== Data extract

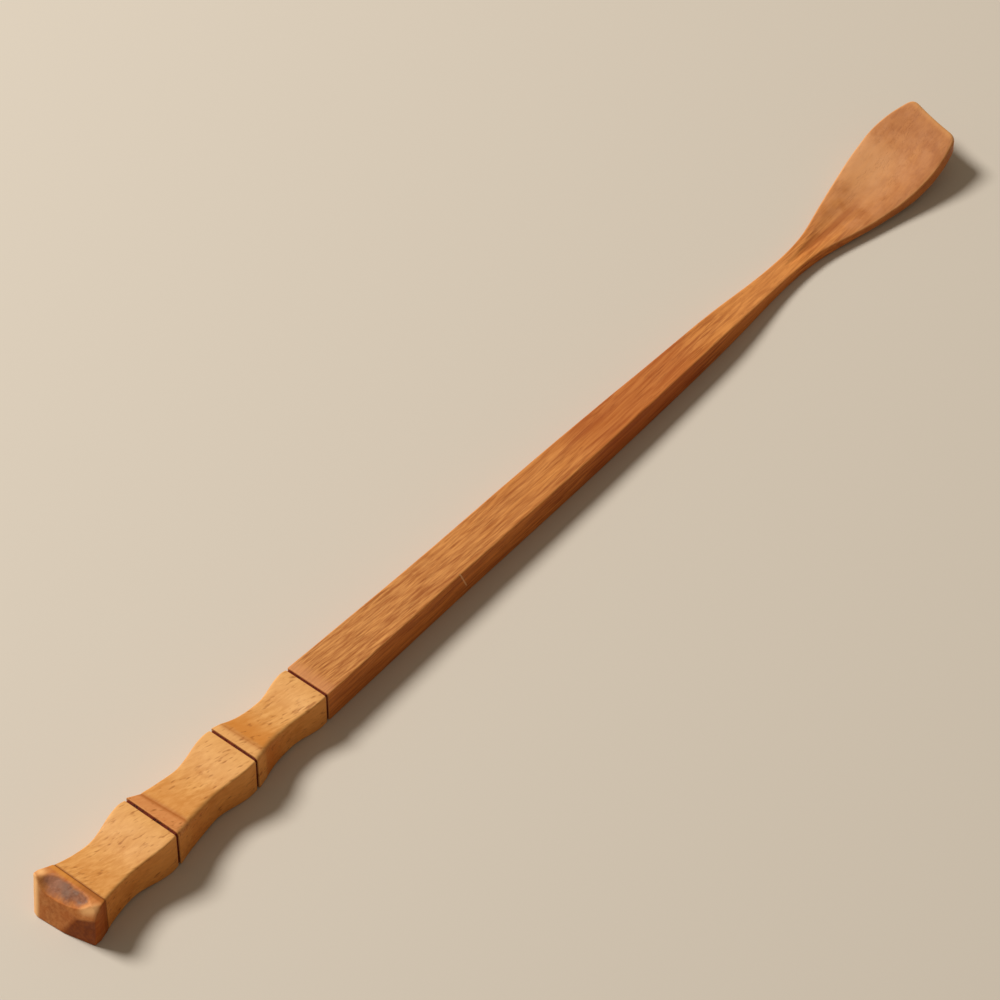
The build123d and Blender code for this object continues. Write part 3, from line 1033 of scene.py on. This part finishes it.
def make_stem_and_blade():
    far, tip, near = blade_outline()
    rows, columns = rows_of_stem, columns_of_blade
    far_points, far_out = evenly(far, rows + 1)
    tip_points, tip_out = evenly(tip, columns + 1)
    near_points, near_out = evenly(near, rows + 1)
    rim = np.vstack([far_points, tip_points[1:], near_points[1:]])
    out = np.vstack([far_out, tip_out[1:], near_out[1:]])
    towards_tip = np.clip((rim[:, 0] - tip_arris_start) / tip_arris_stretch, 0, 1) ** 1.5
    top_arris = side_arris + (tip_arris - side_arris) * towards_tip
    points, faces, edge_values = [], [], []

    def keep(flat, heights, edge=0):
        first = len(points)
        points.extend(np.column_stack([flat, heights]).tolist())
        edge_values.extend([edge] * len(flat))
        return np.arange(first, first + len(flat))

    def sheet(inset, height_at):
        """A face inside the rim, row by row from the foot to the tip, and its border."""
        edge = rim - out * inset
        far_edge, near_edge = edge[:rows + 1], edge[rows + columns:][::-1]
        tip_edge = edge[rows:rows + columns + 1]
        share = np.linspace(0, 1, columns + 1)[:, None]
        straight = far_edge[-1] * (1 - share) + near_edge[-1] * share
        grid = np.zeros((rows + 1, columns + 1, 2))
        for row in range(rows + 1):
            pull = max(0, 1 - (rows - row) / rows_by_tip) ** 2
            grid[row] = far_edge[row] * (1 - share) + near_edge[row] * share + (tip_edge - straight) * pull
        flat = grid.reshape(-1, 2)
        grid = keep(flat, height_at(flat[:, 0], flat[:, 1])).reshape(rows + 1, columns + 1)
        return grid, np.concatenate([grid[:, 0], grid[-1, 1:], grid[:-1, -1][::-1]])

    top, top_edge = sheet(top_arris[:, None], top_height)
    under, under_edge = sheet(side_arris, under_height)
    for grid, order in ((top, (0, 1, 2, 3)), (under, (0, 3, 2, 1))):
        for row in range(rows):
            for column in range(columns):
                square = (grid[row, column], grid[row, column + 1])
                square += (grid[row + 1, column + 1], grid[row + 1, column])
                faces.append([square[k] for k in order])

    # The rim goes over the upper arris, down the edge and round the lower arris
    heights = np.array(points)[:, 2]
    high, low = heights[top_edge], heights[under_edge]
    belts = [top_edge]
    for step in range(1, arris_steps + 1):
        turn = math.pi / 2 * step / arris_steps
        flat = rim - out * (top_arris * (1 - math.sin(turn)))[:, None]
        belts.append(keep(flat, high - top_arris * (1 - math.cos(turn)), math.sin(2 * turn)))
    for step in range(1, edge_steps):
        share = step / edge_steps
        belts.append(keep(rim, (high - top_arris) * (1 - share) + (low + side_arris) * share))
    for step in range(arris_steps):
        turn = math.pi / 2 * step / arris_steps
        flat = rim - out * (side_arris * (1 - math.cos(turn)))
        belts.append(keep(flat, low + side_arris * (1 - math.sin(turn)), math.sin(2 * turn)))
    belts.append(under_edge)
    for first, second in zip(belts, belts[1:]):
        for k in range(len(rim) - 1):
            faces.append((first[k], first[k + 1], second[k + 1], second[k]))

    # The foot: an eased edge, a flat end and the bore
    ring = [belt[0] for belt in belts] + list(under[0, 1:]) + [belt[-1] for belt in belts[::-1]][1:]
    ring += list(top[0, ::-1][1:-1])
    outer = np.array(points)[ring]
    centre = np.array((0, 0, outer[:, 2].mean()))
    half = np.abs(outer - centre).max(axis=0)
    rings = [ring]
    for step in range(1, foot_steps + 1):
        turn = math.pi / 2 * step / foot_steps
        shrunk = 1 - foot_rounding * (1 - math.cos(turn)) / half[1:]
        eased = outer.copy()
        eased[:, 1:] = centre[1:] + (outer[:, 1:] - centre[1:]) * shrunk
        eased[:, 0] = outer[:, 0] - foot_rounding * math.sin(turn)
        rings.append(keep(eased[:, :2], eased[:, 2], 1 if step < foot_steps else 0))
    angles = np.arctan2(outer[:, 2] - dowel_height, outer[:, 1])
    for station in (stem_foot, stem_foot + stem_bore_depth):
        round_y, round_z = bore_radius * np.cos(angles), dowel_height + bore_radius * np.sin(angles)
        rings.append(keep(np.column_stack([np.full(len(ring), station), round_y]), round_z))
    bore_end = keep(np.array([[stem_foot + stem_bore_depth, 0]]), np.array([dowel_height]))[0]
    for k in range(len(ring)):
        after = (k + 1) % len(ring)
        for first, second in zip(rings, rings[1:]):
            faces.append((first[k], first[after], second[after], second[k]))
        faces.append((rings[-1][k], rings[-1][after], bore_end))
    faces = [[int(corner) for corner in face] for face in faces]
    return new_piece("stem_and_blade_wood", points, faces, edge=edge_values)


def make_stem_wood():
    material, shader, place, figure = new_wood("stem_wood", stem_grain, gloss=0.2)
    wear = worn(place, patchiness=0.5)
    x, y, z = parts_of(place)
    side = abs(parts_of(made(place.tree, "ShaderNodeTexCoord", output="Normal"))[1])

    def station(from_butt):
        return (from_butt + butt_x) * mm

    def between(starts, stops=None):
        """Sets in between two stations, and fades out between two others."""
        mask = ranged(x, station(starts[0]), station(starts[1]))
        return mask if stops is None else mask * between(stops)

    # Short flecks by the handle, on top more than on the sides
    flecks = grained(place, fleck_grain)
    masks = {"pores": flecks["Pores"], "foot": between(foot_fades)}
    flecked = layered(blended(flecks["Streaks"], *fleck_streaks), fleck_tints, masks)
    masks = {"bands": figure["Bands"], "pores": figure["Pores"]}
    wood = layered(blended(figure["Streaks"], *stem_streaks), stem_tints, masks)
    wood = blended(between(flecks_fade) * ranged(side, 0.9, 0.5, 0.25, 0.8), wood, flecked)
    # Edge wear, which also paints a highlight along the arrises
    masks = {"wear": wear, "redder": between(redder_starts, redder_stops)}
    masks["paler"] = between(paler_starts, paler_stops)
    wood = layered(wood, stem_tints, masks)

    on_blade = between(blade_starts)
    # Painted sheen where the blade curls
    curl_sheen = between(curl_starts, curl_stops) * ranged(y, -3.5 * mm, 1.5 * mm)
    duller = between(dull_tip_starts).by("MAXIMUM", ranged(y, -1.5 * mm, -4.5 * mm))
    blotches = ranged(cloud_on(place, scale=480.0, detail=3.0), 0.35, 0.65)
    masks = {"blotches": blotches, "curl_sheen": curl_sheen, "duller": duller, "streaks": figure["Streaks"]}
    blade = layered(blended(figure["Mottle"], *blade_mottle), blade_tints, masks)
    wood = blended(on_blade * blade_share, wood, blade)

    # Painted highlight on the blade's edges and along the tip; painted shade in the channel and on the sides
    masks = {"tip": ranged(x - y * tip_slant, *map(station, tip_highlight_starts)), "rim": wear * on_blade}
    masks["channel"] = ranged(abs(y), 0.9 * mm, 0.1 * mm) * between(channel_starts, channel_stops)
    wood = side_shaded(layered(wood, stem_tints, masks), share=0.85)

    # Pale nick across the near side, leaning towards the tip as it goes down
    off_nick = abs(x - station(nick_top[0]) + (z - nick_top[1] * mm) * nick_lean)
    nick = ranged(off_nick, 0.17 * mm, 0.05 * mm) * ranged(y, -2.9 * mm, -3.05 * mm)
    nick = nick * ranged(z, 1.2 * mm, 1.8 * mm)
    wood = layered(wood, stem_tints, {"nick": nick})
    dullness = 0.5 + figure["Mottle"] * 0.12 - wear * 0.08
    finished(shader, wood, dullness, figure["Relief"] - nick, depth=0.04)
    return material


stem = make_stem_and_blade()
softly_shaded(stem, stem_crease_angle)
stem.data.materials.append(make_stem_wood())
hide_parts("blade_and_stem")
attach(stem, "root")


# Where it is shown
# The scoop lies on a plain pale table top under one large soft lamp from the far side, with a little
# light from all round. The camera looks down along the handle from the near side of the butt.

view_height = 48.35
view_turn = 50.30
view_distance = 0.6129
view_target = Vector(((88.8 + butt_x) * mm, 3.81 * mm, 0))
lens_length = 166.9
floor_half_size = 2
floor_colour = (208, 200, 187)
floor_dullness = 0.7
lamp_way = (-0.2, 0.9, 1.0)
lamp_distance = 1.2
lamp_size = 0.42
lamp_power = 15.6
lamp_tint = (1.0, 0.96, 0.91)
room_tint = (1.0, 0.84, 0.64, 1)
room_strength = 0.22

corners = [(x * floor_half_size, y * floor_half_size, 0) for x, y in ((-1, -1), (1, -1), (1, 1), (-1, 1))]
floor_mesh = bpy.data.meshes.new("table_top")
floor_mesh.from_pydata(corners, [], [(0, 1, 2, 3)])
floor = in_scene("table_top", floor_mesh)
paint = bpy.data.materials.new("table_paint")
paint.use_nodes = True
paint_shader = paint.node_tree.nodes["Principled BSDF"]
paint_shader.inputs["Base Color"].default_value = colour(*floor_colour)
paint_shader.inputs["Roughness"].default_value = floor_dullness
floor_mesh.materials.append(paint)

light = bpy.data.lights.new("window_light", "AREA")
light.shape = "DISK"
light.size = lamp_size
light.energy = lamp_power
light.color = lamp_tint
lamp = in_scene("window_light", light)
lamp.location = Vector(lamp_way).normalized() * lamp_distance
lamp.rotation_euler = Vector(lamp_way).to_track_quat("Z", "Y").to_euler()
world = bpy.data.worlds.new("room")
world.use_nodes = True
world.node_tree.nodes["Background"].inputs["Color"].default_value = room_tint
world.node_tree.nodes["Background"].inputs["Strength"].default_value = room_strength
bpy.context.scene.world = world
bpy.context.scene.view_settings.view_transform = "Standard"

camera = bpy.data.cameras.new("camera")
camera.lens = lens_length
camera.sensor_width = 36
camera.sensor_fit = "HORIZONTAL"
camera.clip_start = 0.01
camera_holder = in_scene("camera", camera)
tilt, turn = math.radians(view_height), math.radians(view_turn)
looking = Vector((math.cos(tilt) * math.sin(turn), math.cos(tilt) * math.cos(turn), -math.sin(tilt)))
camera_holder.location = view_target - looking * view_distance
camera_holder.rotation_euler = (math.pi / 2 - tilt, 0, -turn)
bpy.context.scene.camera = camera_holder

====

* **Task details**
Your answer should be exactly the lines of the data above, from the first through the line containing "return np.arange(first, first".

* **Expected output**
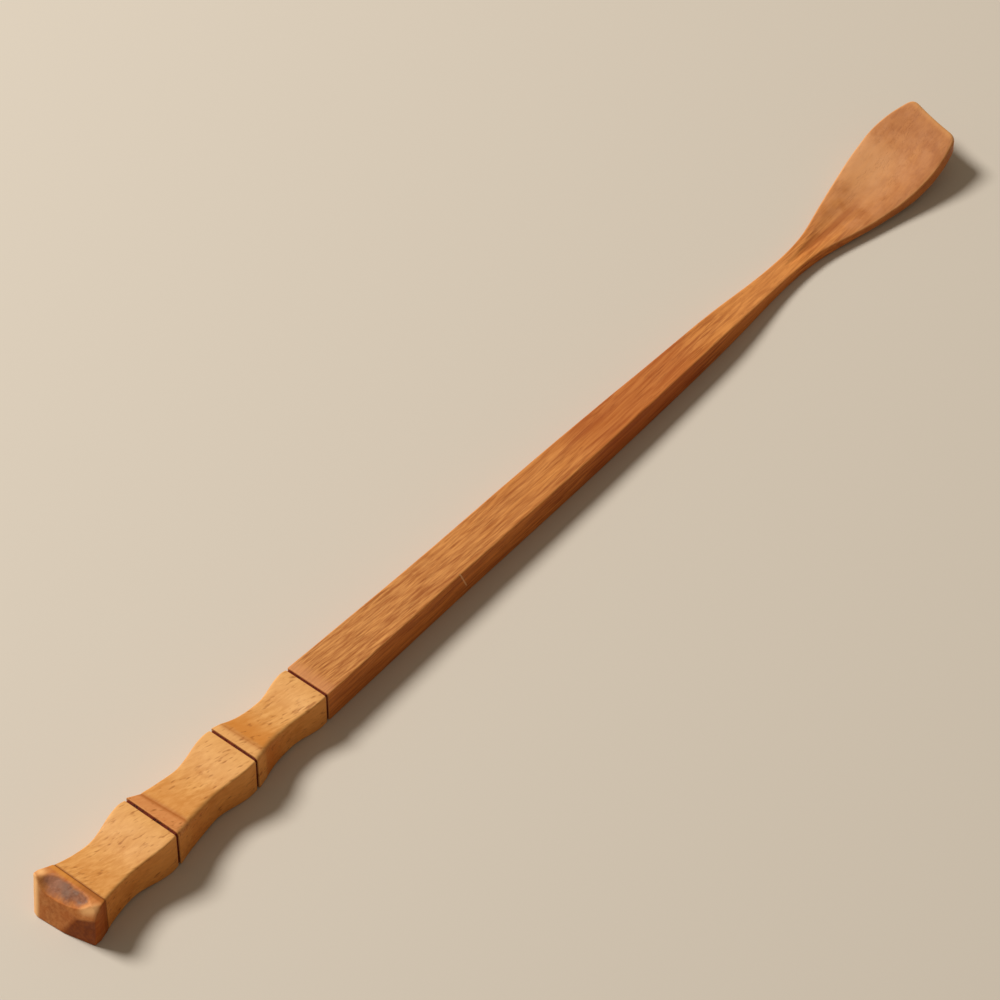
The build123d and Blender code for this object continues. Write part 3, from line 1033 of scene.py on. This part finishes it.
def make_stem_and_blade():
    far, tip, near = blade_outline()
    rows, columns = rows_of_stem, columns_of_blade
    far_points, far_out = evenly(far, rows + 1)
    tip_points, tip_out = evenly(tip, columns + 1)
    near_points, near_out = evenly(near, rows + 1)
    rim = np.vstack([far_points, tip_points[1:], near_points[1:]])
    out = np.vstack([far_out, tip_out[1:], near_out[1:]])
    towards_tip = np.clip((rim[:, 0] - tip_arris_start) / tip_arris_stretch, 0, 1) ** 1.5
    top_arris = side_arris + (tip_arris - side_arris) * towards_tip
    points, faces, edge_values = [], [], []

    def keep(flat, heights, edge=0):
        first = len(points)
        points.extend(np.column_stack([flat, heights]).tolist())
        edge_values.extend([edge] * len(flat))
        return np.arange(first, first + len(flat))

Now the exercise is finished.